The Court, while recognizing that retroactive application is the general rule, noted that there are two exceptions when retroactive application does not apply: first, if the change pertains to procedural as opposed to substantive law; and second, if fundamental fairness dictates otherwise. The Court enunciated a three part test to resolve the issue of fairness in determining whether an overruling decision should be given prospective-only effect:
First, the decision in question ‘must establish a new principle of law ... by overruling clear past precedent_’ ... Second, the Court must determine whether the purpose and effect of the newly announced rule will be enhanced or retarded by retrospective operation.... Third, the Court must balance the interests of those who may be affected by the change in the law, weighing the degree to which the parties may have relied upon the old rule and the hardship that might result to those parties from the retrospective operation of the new rule against the possible hardship to those parties who would be denied the benefit of the new rule.
We now turn to the facts of our case and apply these tests.
Initially, we note that the first exception to retroactivity is inapplicable here since Zueck announced a substantive, not proce*617dural, change in the law. We now apply the three-part fundamental fairness test.
First, does Zueck establish a new principle of law by overruling clear past precedent? We hold that it does not. Rather, although Zueck overrules Mallory and other subsequent case law, it reflects a return to the state of the law pre-Mallory.
Second, will the purpose and effect of the newly announced rule be enhanced or retarded by retrospective operation? The purpose of Zueck is to promote the workers’ compensation system, which is a product of trade-off: the employer (here an independent contractor) forfeits his common law defenses to suits against him for his employee’s injuries and assumes automatic liability; the employee forfeits his right to a potentially lucrative common law judgment in return for assured compensation. See Zueck at 388. Retrospective operation enhances the purpose and effect of Zueck by upholding the balance the legislature previously struck in enacting the workers’ compensation law.

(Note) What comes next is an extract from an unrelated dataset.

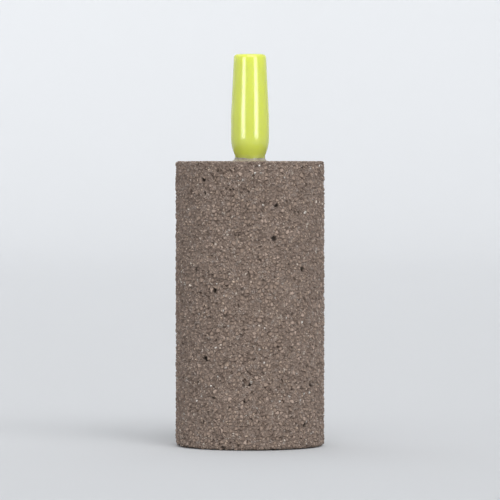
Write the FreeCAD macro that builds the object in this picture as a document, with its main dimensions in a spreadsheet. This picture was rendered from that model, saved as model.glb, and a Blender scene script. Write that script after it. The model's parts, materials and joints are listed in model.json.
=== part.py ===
import FreeCAD, Part
import math
import os

import Sketcher

# Air stone: a cylinder of fused mineral grit with a moulded hose nozzle glued into its top.
# The origin is the centre of the stone's base, and +Z runs up the axis through the nozzle.
# The nozzle and its adhesive are drawn from the stone's top face, and placed there.
# All lengths are millimetres.

doc = FreeCAD.newDocument("air_stone")

# ---------------------------------------------------------------- driving dimensions

DIMENSIONS = [
    # stone
    ("stone_diameter", 21.0, "outside of the grit cylinder"),
    ("stone_height", 40.0, "base to top face"),
    ("base_arris", 0.6, "rounding where the side meets the base"),
    ("top_arris", 0.3, "rounding where the side meets the top face"),
    ("bore_diameter", 5.4, "blind air bore"),
    ("bore_depth", 28.0, "top face to the bottom of the bore's round end"),
    ("mouth_flare", 0.4, "bevel at the bore's mouth"),
    # nozzle, above the stone
    ("nozzle_reach", 15.0, "top face of the stone to the nozzle's tip"),
    ("tip_diameter", 4.5, "taper at the tip"),
    ("land_diameter", 5.3, "widest part, where the air line grips"),
    ("land_length", 3.0, "straight part of the hose land"),
    ("shoulder_radius", 6.0, "curve from the land in to the neck"),
    ("neck_diameter", 4.2, "neck and buried shank"),
    ("neck_length", 0.8, "straight neck that shows above the stone"),
    ("lip_radius", 0.5, "outer rounding of the tip"),
    ("airway_diameter", 2.4, "air hole, right through"),
    ("airway_bevel", 0.2, "bevel at each end of the air hole"),
    # nozzle, buried in the stone
    ("shank_length", 9.0, "top face of the stone to the shank's end"),
    ("shank_bevel", 0.3, "lead-in at the shank's end"),
    ("key_count", 3, "ring grooves that lock the adhesive"),
    ("key_width", 0.8, "height of one ring groove"),
    ("key_depth", 0.25, "depth of one ring groove"),
    ("key_pitch", 2.2, "groove to groove"),
    ("key_start", 1.6, "top face of the stone to the top of the first groove"),
    # adhesive
    ("seal_length", 8.0, "top face of the stone to the adhesive's lower edge"),
    ("seal_rise", 0.4, "height that the adhesive climbs the neck"),
    ("seal_curve", 1.6, "hollow curve of the adhesive's upper and lower edges"),
]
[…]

Third, what hardship will result to the parties who relied upon the old rule if the new rule is applied retroactively? If we allowed the plaintiffs to recover, the plaintiffs would recover for Robert’s death twice: (1) in the form of workers’ compensation; 1 and (2) in the form of a judgment entered pursuant to a jury’s award. Similarly, the defendants would be held liable for Robert’s death twice: (1) since the defendants accepted the contractor’s, Rallo’s, bid which included the cost of maintaining workers’ compensation insurance; and (2) in the form of a judgment entered pursuant to a jury’s award. The unequal balance which would result if Zueck is not applied clearly indicates that Zueck must be applied retroactively.
Since Zueck is not only the current state of the law, but also must be applied retroactively, we hold that the trial court erred in not directing a verdict for the defendants. We, therefore, reverse.

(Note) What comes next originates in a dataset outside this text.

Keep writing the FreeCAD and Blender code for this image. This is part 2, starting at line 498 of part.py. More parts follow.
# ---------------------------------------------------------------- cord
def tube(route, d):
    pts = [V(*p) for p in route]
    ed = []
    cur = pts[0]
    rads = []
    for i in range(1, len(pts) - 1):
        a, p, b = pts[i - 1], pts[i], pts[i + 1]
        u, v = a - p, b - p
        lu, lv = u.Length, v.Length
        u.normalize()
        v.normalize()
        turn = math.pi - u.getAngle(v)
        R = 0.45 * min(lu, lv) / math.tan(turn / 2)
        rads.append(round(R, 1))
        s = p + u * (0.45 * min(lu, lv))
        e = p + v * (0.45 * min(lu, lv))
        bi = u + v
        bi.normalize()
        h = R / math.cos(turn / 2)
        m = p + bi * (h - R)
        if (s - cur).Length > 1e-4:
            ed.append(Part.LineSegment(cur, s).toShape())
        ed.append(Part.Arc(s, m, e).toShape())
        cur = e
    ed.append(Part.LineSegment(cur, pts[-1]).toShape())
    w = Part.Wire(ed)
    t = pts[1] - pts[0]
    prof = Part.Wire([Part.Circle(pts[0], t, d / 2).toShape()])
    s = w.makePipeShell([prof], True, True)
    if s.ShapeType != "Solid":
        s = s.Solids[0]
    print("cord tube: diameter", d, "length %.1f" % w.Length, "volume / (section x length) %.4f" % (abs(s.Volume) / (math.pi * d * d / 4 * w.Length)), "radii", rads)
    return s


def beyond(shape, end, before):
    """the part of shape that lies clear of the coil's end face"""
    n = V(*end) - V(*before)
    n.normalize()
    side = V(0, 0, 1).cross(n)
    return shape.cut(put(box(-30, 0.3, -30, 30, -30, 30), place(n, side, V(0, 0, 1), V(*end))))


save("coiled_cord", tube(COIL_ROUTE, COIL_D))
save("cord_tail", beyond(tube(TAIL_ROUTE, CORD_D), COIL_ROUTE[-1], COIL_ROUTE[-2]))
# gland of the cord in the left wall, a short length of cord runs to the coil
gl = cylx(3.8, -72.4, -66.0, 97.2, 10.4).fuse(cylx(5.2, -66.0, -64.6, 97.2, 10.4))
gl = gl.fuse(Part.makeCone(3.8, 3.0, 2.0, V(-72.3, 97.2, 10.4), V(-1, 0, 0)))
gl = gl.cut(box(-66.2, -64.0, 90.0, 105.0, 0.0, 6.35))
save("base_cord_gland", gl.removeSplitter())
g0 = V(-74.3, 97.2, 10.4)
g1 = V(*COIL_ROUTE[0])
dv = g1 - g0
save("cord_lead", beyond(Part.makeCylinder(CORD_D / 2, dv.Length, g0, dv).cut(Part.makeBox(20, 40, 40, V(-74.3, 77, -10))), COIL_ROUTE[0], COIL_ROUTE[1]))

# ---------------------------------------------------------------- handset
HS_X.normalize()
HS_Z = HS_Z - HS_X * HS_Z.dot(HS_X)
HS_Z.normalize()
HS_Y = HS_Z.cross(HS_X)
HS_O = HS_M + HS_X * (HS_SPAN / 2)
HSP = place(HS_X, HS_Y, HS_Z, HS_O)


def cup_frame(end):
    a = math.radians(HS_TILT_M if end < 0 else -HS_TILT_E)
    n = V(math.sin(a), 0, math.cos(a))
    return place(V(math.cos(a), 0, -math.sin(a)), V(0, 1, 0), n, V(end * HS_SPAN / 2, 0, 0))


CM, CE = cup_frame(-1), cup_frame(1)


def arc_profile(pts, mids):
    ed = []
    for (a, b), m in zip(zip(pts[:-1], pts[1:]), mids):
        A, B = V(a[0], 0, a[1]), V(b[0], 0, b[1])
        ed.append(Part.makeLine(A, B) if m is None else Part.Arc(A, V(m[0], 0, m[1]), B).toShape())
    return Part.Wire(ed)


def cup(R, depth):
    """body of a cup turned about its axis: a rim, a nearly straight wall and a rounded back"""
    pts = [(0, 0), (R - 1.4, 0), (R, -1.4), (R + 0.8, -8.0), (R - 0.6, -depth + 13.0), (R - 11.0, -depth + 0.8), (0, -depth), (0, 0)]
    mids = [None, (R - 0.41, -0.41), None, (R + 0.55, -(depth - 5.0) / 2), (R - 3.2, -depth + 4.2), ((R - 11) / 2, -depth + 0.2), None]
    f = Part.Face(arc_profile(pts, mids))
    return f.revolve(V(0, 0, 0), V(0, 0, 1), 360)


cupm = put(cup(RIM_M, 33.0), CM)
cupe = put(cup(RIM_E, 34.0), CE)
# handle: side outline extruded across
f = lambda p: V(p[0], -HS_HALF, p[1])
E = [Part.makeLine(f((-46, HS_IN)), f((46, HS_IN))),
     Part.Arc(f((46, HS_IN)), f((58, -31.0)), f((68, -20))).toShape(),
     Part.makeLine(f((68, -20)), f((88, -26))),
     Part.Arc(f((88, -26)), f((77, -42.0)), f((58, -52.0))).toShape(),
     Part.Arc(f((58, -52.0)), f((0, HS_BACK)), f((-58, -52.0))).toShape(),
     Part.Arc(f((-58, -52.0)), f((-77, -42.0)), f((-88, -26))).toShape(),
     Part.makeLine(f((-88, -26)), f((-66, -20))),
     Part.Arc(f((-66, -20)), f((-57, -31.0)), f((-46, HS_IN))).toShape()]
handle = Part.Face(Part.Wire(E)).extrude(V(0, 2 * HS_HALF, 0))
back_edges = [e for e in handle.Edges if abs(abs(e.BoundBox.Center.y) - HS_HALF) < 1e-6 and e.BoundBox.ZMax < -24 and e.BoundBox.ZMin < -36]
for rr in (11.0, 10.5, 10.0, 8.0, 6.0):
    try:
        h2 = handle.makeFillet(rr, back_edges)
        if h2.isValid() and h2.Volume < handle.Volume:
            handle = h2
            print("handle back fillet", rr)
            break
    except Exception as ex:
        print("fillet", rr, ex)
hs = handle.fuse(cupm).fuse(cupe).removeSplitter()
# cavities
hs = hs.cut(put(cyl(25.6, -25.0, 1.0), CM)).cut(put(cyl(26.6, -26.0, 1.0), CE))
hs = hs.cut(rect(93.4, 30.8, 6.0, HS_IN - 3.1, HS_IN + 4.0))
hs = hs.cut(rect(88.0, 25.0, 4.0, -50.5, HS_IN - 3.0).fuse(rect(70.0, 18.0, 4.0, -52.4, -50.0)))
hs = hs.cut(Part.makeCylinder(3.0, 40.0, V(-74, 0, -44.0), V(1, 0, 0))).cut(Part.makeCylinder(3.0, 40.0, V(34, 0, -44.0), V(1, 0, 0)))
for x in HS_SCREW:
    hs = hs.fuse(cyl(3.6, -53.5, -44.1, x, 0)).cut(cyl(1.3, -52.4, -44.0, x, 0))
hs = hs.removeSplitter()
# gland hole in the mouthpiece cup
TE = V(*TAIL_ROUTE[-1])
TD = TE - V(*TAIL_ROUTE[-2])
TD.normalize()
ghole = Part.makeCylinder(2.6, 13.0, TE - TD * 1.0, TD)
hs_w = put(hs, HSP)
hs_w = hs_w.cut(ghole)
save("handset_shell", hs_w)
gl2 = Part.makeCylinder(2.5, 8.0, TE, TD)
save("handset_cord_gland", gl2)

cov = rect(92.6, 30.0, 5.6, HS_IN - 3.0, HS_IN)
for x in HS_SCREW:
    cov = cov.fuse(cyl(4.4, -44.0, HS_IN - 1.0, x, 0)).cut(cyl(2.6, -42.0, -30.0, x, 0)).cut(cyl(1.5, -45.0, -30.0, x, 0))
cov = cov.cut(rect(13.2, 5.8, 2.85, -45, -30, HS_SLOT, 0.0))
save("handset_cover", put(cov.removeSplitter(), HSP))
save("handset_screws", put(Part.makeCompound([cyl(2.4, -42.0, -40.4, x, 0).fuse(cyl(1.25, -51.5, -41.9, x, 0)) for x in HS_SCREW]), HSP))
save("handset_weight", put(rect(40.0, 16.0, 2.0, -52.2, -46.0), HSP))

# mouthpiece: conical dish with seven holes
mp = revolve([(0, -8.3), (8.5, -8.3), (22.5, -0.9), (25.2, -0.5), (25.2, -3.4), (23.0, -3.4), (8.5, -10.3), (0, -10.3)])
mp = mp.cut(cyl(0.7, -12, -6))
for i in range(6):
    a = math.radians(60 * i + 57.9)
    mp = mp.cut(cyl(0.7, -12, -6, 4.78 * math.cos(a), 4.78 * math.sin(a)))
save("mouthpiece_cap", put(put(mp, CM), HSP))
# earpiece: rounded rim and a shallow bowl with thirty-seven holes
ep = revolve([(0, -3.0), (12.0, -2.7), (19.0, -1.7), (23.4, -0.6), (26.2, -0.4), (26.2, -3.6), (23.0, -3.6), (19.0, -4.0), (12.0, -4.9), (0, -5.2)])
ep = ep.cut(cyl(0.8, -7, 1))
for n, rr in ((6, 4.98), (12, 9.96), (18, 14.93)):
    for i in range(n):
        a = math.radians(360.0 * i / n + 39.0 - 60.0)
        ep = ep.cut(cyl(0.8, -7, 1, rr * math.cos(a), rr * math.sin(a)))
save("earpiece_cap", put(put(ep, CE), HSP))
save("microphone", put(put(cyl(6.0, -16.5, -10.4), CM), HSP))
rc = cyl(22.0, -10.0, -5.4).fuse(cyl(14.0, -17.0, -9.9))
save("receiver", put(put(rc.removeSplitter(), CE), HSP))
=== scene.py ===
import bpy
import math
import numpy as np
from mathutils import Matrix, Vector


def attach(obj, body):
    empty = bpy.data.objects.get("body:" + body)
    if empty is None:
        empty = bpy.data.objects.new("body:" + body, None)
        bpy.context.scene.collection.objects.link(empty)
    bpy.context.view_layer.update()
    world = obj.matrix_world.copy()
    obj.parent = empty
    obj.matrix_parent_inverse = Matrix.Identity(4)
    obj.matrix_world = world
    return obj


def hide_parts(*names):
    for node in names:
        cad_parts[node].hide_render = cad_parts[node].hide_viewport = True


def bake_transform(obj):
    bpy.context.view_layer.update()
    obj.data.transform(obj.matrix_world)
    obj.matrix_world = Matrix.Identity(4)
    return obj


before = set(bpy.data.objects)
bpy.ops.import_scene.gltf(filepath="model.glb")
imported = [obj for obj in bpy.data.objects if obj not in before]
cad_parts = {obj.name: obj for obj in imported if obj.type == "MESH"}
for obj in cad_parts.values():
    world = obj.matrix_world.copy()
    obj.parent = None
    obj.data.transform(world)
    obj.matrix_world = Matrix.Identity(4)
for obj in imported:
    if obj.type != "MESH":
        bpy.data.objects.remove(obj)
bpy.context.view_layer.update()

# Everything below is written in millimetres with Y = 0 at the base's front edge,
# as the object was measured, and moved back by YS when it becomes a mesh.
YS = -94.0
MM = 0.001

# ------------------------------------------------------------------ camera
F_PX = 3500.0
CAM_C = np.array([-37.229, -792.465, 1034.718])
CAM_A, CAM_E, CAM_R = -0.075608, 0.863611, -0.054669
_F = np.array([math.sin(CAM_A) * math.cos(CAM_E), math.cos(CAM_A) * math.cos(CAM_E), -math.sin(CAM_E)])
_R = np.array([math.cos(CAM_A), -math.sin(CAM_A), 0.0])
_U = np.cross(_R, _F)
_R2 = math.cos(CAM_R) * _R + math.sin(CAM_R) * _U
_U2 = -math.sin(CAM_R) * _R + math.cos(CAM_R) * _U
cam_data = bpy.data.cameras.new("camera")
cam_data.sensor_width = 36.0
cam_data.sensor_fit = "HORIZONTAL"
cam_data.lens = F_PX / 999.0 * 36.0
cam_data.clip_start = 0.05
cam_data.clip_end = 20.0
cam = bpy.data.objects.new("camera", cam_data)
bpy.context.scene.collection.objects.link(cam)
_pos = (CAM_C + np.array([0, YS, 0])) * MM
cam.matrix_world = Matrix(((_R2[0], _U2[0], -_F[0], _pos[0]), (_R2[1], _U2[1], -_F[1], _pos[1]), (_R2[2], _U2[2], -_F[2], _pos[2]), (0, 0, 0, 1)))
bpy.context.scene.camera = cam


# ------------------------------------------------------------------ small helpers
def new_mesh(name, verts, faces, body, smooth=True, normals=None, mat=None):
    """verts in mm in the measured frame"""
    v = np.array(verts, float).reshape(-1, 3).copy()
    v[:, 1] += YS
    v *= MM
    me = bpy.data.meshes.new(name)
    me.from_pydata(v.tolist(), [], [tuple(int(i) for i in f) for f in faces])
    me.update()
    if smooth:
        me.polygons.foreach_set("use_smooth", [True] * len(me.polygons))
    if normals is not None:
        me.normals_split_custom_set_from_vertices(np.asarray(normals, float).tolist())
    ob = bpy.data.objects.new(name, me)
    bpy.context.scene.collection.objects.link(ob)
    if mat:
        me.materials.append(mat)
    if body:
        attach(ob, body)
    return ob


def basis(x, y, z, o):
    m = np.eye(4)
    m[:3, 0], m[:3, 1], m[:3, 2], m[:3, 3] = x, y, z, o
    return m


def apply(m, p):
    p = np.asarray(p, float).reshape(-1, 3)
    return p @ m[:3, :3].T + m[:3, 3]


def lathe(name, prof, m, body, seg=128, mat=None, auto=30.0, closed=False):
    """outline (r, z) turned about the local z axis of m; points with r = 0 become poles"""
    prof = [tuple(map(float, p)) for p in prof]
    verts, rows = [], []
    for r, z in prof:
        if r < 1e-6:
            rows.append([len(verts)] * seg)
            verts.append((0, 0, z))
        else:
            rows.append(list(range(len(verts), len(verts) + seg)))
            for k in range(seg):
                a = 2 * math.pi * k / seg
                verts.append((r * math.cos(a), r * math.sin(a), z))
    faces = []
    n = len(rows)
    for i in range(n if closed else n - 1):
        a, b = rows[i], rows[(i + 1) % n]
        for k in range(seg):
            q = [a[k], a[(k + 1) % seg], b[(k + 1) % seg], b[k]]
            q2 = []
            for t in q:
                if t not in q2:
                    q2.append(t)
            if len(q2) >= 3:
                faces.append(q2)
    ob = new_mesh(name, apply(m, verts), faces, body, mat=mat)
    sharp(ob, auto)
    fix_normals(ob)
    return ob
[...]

REINHARD, P.J., and AHRENS, J., concur.. It appears from the record that the plaintiffs were, or are currently, receiving Workers’ Compensation benefits as the result of Robert’s death. The record reflects that plaintiffs’ counsel made a motion in limine, based on the collateral source rule, to bar the introduction of evidence relating to plaintiffs receipt of Workers’ Compensation. The trial court granted plaintiffs’ motion. Furthermore, during Pamela’s in-court testimony, defense counsel requested a bench conference to clarify the extent of this motion in limine. Defense counsel indicated that Pamela was receiving income from a variety of sources. Moreover, the trial court explicitly stated, two times during this conference, that it would not permit defense counsel to mention Pamela’s receipt of Workers’ Compensation benefits.